■ Material provided ■
==========

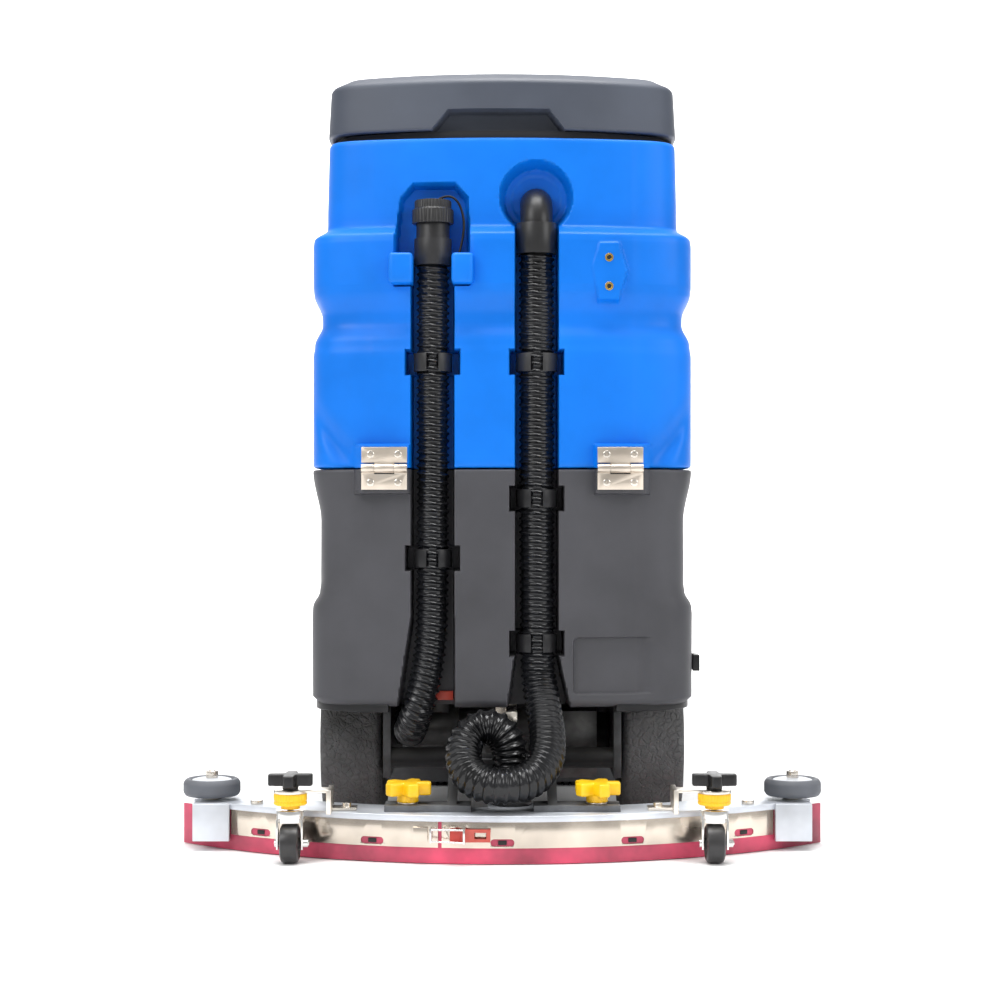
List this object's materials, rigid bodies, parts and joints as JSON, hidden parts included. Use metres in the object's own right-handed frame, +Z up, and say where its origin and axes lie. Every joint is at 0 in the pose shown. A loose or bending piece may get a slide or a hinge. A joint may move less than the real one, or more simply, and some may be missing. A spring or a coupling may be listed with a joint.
{
  "type": "ride-on floor scrubber",
  "caption": "Compact ride-on floor scrubber with tipping recovery tank, curved rear squeegee, brush deck and steered front wheel.",
  "frame": {"origin": "on the floor under the middle of the machine", "axes": "+X to the machine's right, +Y forward, +Z up"},
  "size_m": [0.85, 1.3212, 1.034],
  "materials": {
    "batteries": "matt",
    "blade_band": "bright stainless",
    "brush_deck": "powder coat",
    "brush_motors": "satin black",
    "cap_tether": "black cord",
    "chassis_hose_fittings": "black nylon",
    "deck_arms": "satin black paint",
    "drain_cap": "black",
    "drain_hose": "glossy black",
    "drive_pedal": "ribbed",
    "emergency_stop": "red",
    "filler_cap": "black",
    "footplate": "ribbed mat",
    "frame": "satin black paint",
    "front_cowl": "fine textured dark grey",
    "front_fork": "satin black paint",
    "front_wheel": "matt tread",
    "hinge_lower_leaves": "brushed stainless",
    "hinge_upper_leaves": "brushed stainless",
    "horn_button": "black",
    "key_switch": "polished",
    "latch_hook": "bright wire",
    "latch_lever": "red coated steel",
    "left_brush": "bristle",
    "left_caster_fork": "bright",
    "left_caster_wheel": "black",
    "left_height_nut": "yellow",
    "left_lock_knob": "black",
    "left_mount_knob": "yellow",
    "left_roller": "grey polyurethane",
    "left_wheel": "matt tread",
    "lid_gasket": "foam",
    "lift_actuator": "zinc plated",
    "lift_chain": "yellow zinc plated",
    "lower_body": "fine textured dark grey",
    "recovery_tank": "satin blue",
    "right_brush": "bristle",
    "right_caster_fork": "bright",
    "right_caster_wheel": "black",
    "right_height_nut": "yellow",
    "right_lock_knob": "black",
    "right_mount_knob": "yellow",
    "right_roller": "grey polyurethane",
    "right_wheel": "matt tread",
    "seat_base": "black",
    "seat_cushions": "black vinyl",
    "squeegee_arm": "satin black paint",
    "squeegee_blades": "raspberry polyurethane",
    "squeegee_casting": "silver painted casting",
    "squeegee_hardware": "satin",
    "squeegee_yoke": "dark grey powder coat",
    "steering_wheel": "soft grip",
    "suction_inlet": "black",
    "tank_hose_fittings": "black nylon",
    "tank_lid": "fine textured blue grey",
    "threaded_inserts": "bright",
    "transaxle": "die cast",
    "vacuum_hose": "glossy black",
    "vacuum_motor": "satin black",
    "valve_handle": "red"
  },
  "bodies": {
    "chassis": {"frame": "frame", "lower_body": "lower_body", "transaxle": "transaxle", "batteries": "batteries", "front_cowl": "front_cowl", "footplate": "footplate", "lift_actuator": "lift_actuator", "lift_chain": "lift_chain", "chassis_hose_fittings": "chassis_hose_fittings", "hinge_lower_leaves": "hinge_lower_leaves", "vacuum_hose": "vacuum_hose", "drain_hose": "drain_hose"},
    "valve_handle": {"valve_handle": "valve_handle"},
    "filler_cap": {"filler_cap": "filler_cap"},
    "steering_wheel": {"steering_wheel": "steering_wheel"},
    "front_fork": {"front_fork": "front_fork"},
    "front_wheel": {"front_wheel": "front_wheel"},
    "left_wheel": {"left_wheel": "left_wheel"},
    "right_wheel": {"right_wheel": "right_wheel"},
    "key_switch": {"key_switch": "key_switch"},
    "emergency_stop": {"emergency_stop": "emergency_stop"},
    "horn_button": {"horn_button": "horn_button"},
    "drive_pedal": {"drive_pedal": "drive_pedal"},
    "brush_deck": {"brush_deck": "brush_deck", "brush_motors": "brush_motors"},
    "left_brush": {"left_brush": "left_brush"},
    "right_brush": {"right_brush": "right_brush"},
    "deck_arms": {"deck_arms": "deck_arms"},
    "squeegee_arm": {"squeegee_arm": "squeegee_arm"},
    "squeegee": {"squeegee_yoke": "squeegee_yoke", "squeegee_casting": "squeegee_casting", "squeegee_blades": "squeegee_blades", "blade_band": "blade_band", "suction_inlet": "suction_inlet", "squeegee_hardware": "squeegee_hardware"},
    "latch_lever": {"latch_lever": "latch_lever"},
    "latch_hook": {"latch_hook": "latch_hook"},
    "left_roller": {"left_roller": "left_roller"},
    "right_roller": {"right_roller": "right_roller"},
    "left_caster": {"left_caster_fork": "left_caster_fork"},
    "right_caster": {"right_caster_fork": "right_caster_fork"},
    "left_caster_wheel": {"left_caster_wheel": "left_caster_wheel"},
    "right_caster_wheel": {"right_caster_wheel": "right_caster_wheel"},
    "left_lock_knob": {"left_lock_knob": "left_lock_knob"},
    "right_lock_knob": {"right_lock_knob": "right_lock_knob"},
    "left_height_nut": {"left_height_nut": "left_height_nut"},
    "right_height_nut": {"right_height_nut": "right_height_nut"},
    "left_mount_knob": {"left_mount_knob": "left_mount_knob"},
    "right_mount_knob": {"right_mount_knob": "right_mount_knob"},
    "recovery_tank": {"recovery_tank": "recovery_tank", "lid_gasket": "lid_gasket", "vacuum_motor": "vacuum_motor", "tank_hose_fittings": "tank_hose_fittings", "cap_tether": "cap_tether", "threaded_inserts": "threaded_inserts", "hinge_upper_leaves": "hinge_upper_leaves", "seat_base": "seat_base", "seat_cushions": "seat_cushions"},
    "tank_lid": {"tank_lid": "tank_lid"},
    "drain_cap": {"drain_cap": "drain_cap"}
  },
  "joints": [
    {"name": "tank_tilt", "type": "hinge", "parent": "chassis", "child": "recovery_tank", "pos_m": [0, -0.537, 0.4995], "axis": [1, 0, 0], "range_deg": [0, 75], "deforming": ["vacuum_hose", "drain_hose"]},
    {"name": "lid_open", "type": "hinge", "parent": "recovery_tank", "child": "tank_lid", "pos_m": [0, -0.1, 0.947], "axis": [-1, 0, 0], "range_deg": [0, 80]},
    {"name": "drain_cap_turn", "type": "hinge", "parent": "recovery_tank", "child": "drain_cap", "pos_m": [-0.092, -0.504, 0.83], "axis": [0, 0, 1], "continuous": true},
    {"name": "steering_turn", "type": "hinge", "parent": "chassis", "child": "steering_wheel", "pos_m": [0, 0.44, 0.874], "axis": [0, -0.4226, 0.9063], "range_deg": [-120, 120]},
    {"name": "fork_turn", "type": "hinge", "parent": "chassis", "child": "front_fork", "pos_m": [0, 0.5, 0.3], "axis": [0, 0, 1], "range_deg": [-60, 60]},
    {"name": "front_wheel_spin", "type": "hinge", "parent": "front_fork", "child": "front_wheel", "pos_m": [0, 0.5, 0.11], "axis": [1, 0, 0], "continuous": true},
    {"name": "left_wheel_spin", "type": "hinge", "parent": "chassis", "child": "left_wheel", "pos_m": [-0.2, -0.3, 0.125], "axis": [1, 0, 0], "continuous": true},
    {"name": "right_wheel_spin", "type": "hinge", "parent": "chassis", "child": "right_wheel", "pos_m": [0.2, -0.3, 0.125], "axis": [1, 0, 0], "continuous": true},
    {"name": "valve_turn", "type": "hinge", "parent": "chassis", "child": "valve_handle", "pos_m": [-0.084, -0.47, 0.196], "axis": [0, 1, 0], "range_deg": [0, 90]},
    {"name": "filler_cap_turn", "type": "hinge", "parent": "chassis", "child": "filler_cap", "pos_m": [0.17, 0.15, 0.4], "axis": [0, 1, 0], "range_deg": [0, 90]},
    {"name": "key_turn", "type": "hinge", "parent": "chassis", "child": "key_switch", "pos_m": [-0.08, 0.56, 0.79], "axis": [0, 0, 1], "range_deg": [-90, 0]},
    {"name": "emergency_stop_press", "type": "slide", "parent": "chassis", "child": "emergency_stop", "axis": [0, 0, -1], "range_m": [0, 0.006], "stiffness_N_per_m": 600},
    {"name": "horn_press", "type": "slide", "parent": "chassis", "child": "horn_button", "axis": [0, 0, -1], "range_m": [0, 0.003], "stiffness_N_per_m": 300},
    {"name": "pedal_press", "type": "hinge", "parent": "chassis", "child": "drive_pedal", "pos_m": [0.13, 0.2, 0.231], "axis": [-1, 0, 0], "range_deg": [0, 11], "stiffness_Nm_per_rad": 8, "springref_deg": -5.73},
    {"name": "deck_lift", "type": "slide", "parent": "chassis", "child": "brush_deck", "axis": [0, 0, 1], "range_m": [0, 0.045]},
    {"name": "deck_arm_swing", "type": "hinge", "parent": "chassis", "child": "deck_arms", "pos_m": [0, -0.024, 0.15], "axis": [1, 0, 0], "range_deg": [0, 30]},
    {"name": "left_brush_spin", "type": "hinge", "parent": "brush_deck", "child": "left_brush", "pos_m": [-0.142, 0.18, 0.05], "axis": [0, 0, 1], "continuous": true},
    {"name": "right_brush_spin", "type": "hinge", "parent": "brush_deck", "child": "right_brush", "pos_m": [0.142, 0.18, 0.05], "axis": [0, 0, 1], "continuous": true},
    {"name": "squeegee_lift", "type": "hinge", "parent": "chassis", "child": "squeegee_arm", "pos_m": [0, -0.455, 0.11], "axis": [-1, 0, 0], "range_deg": [0, 15], "deforming": ["vacuum_hose", "lift_chain"]},
    {"name": "squeegee_swing", "type": "hinge", "parent": "squeegee_arm", "child": "squeegee", "pos_m": [0, -0.5, 0.11], "axis": [0, 0, 1], "range_deg": [-12, 12]},
    {"name": "latch_release", "type": "hinge", "parent": "squeegee", "child": "latch_lever", "pos_m": [-0.062, -0.6555, 0.038], "axis": [0, 0, -1], "range_deg": [0, 100]},
    {"name": "latch_hook_swing", "type": "hinge", "parent": "latch_lever", "child": "latch_hook", "pos_m": [-0.048, -0.6646, 0.038], "axis": [0, 0, 1], "range_deg": [0, 120]},
    {"name": "left_roller_spin", "type": "hinge", "parent": "squeegee", "child": "left_roller", "pos_m": [-0.385, -0.506, 0.075], "axis": [0, 0, 1], "continuous": true},
    {"name": "left_caster_swivel", "type": "hinge", "parent": "squeegee", "child": "left_caster", "pos_m": [-0.268, -0.63, 0.06], "axis": [0, 0, 1], "continuous": true},
    {"name": "left_caster_wheel_spin", "type": "hinge", "parent": "left_caster", "child": "left_caster_wheel", "pos_m": [-0.268, -0.635, 0.025], "axis": [1, 0, 0], "continuous": true},
    {"name": "left_lock_knob_turn", "type": "hinge", "parent": "squeegee", "child": "left_lock_knob", "pos_m": [-0.268, -0.63, 0.1], "axis": [0, 0, 1], "continuous": true},
    {"name": "left_height_nut_turn", "type": "hinge", "parent": "squeegee", "child": "left_height_nut", "pos_m": [-0.268, -0.63, 0.08], "axis": [0, 0, 1], "continuous": true},
    {"name": "left_mount_knob_turn", "type": "hinge", "parent": "squeegee", "child": "left_mount_knob", "pos_m": [-0.121, -0.6, 0.085], "axis": [0, 0, 1], "continuous": true},
    {"name": "right_roller_spin", "type": "hinge", "parent": "squeegee", "child": "right_roller", "pos_m": [0.385, -0.506, 0.075], "axis": [0, 0, 1], "continuous": true},
    {"name": "right_caster_swivel", "type": "hinge", "parent": "squeegee", "child": "right_caster", "pos_m": [0.268, -0.63, 0.06], "axis": [0, 0, 1], "continuous": true},
    {"name": "right_caster_wheel_spin", "type": "hinge", "parent": "right_caster", "child": "right_caster_wheel", "pos_m": [0.268, -0.635, 0.025], "axis": [1, 0, 0], "continuous": true},
    {"name": "right_lock_knob_turn", "type": "hinge", "parent": "squeegee", "child": "right_lock_knob", "pos_m": [0.268, -0.63, 0.1], "axis": [0, 0, 1], "continuous": true},
    {"name": "right_height_nut_turn", "type": "hinge", "parent": "squeegee", "child": "right_height_nut", "pos_m": [0.268, -0.63, 0.08], "axis": [0, 0, 1], "continuous": true},
    {"name": "right_mount_knob_turn", "type": "hinge", "parent": "squeegee", "child": "right_mount_knob", "pos_m": [0.121, -0.6, 0.085], "axis": [0, 0, 1], "continuous": true}
  ],
  "couplings": [
    {"joint": "fork_turn", "follows": "steering_turn", "ratio": 0.5},
    {"joint": "deck_arm_swing", "follows": "deck_lift", "rad_per_m": 10.8},
    {"joint": "latch_hook_swing", "follows": "latch_release", "ratio": 1.2}
  ]
}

==========

■ Objective ■
In the material above, how many lines hold the word "materials"? Say only the number.

■ Answer in full ■
2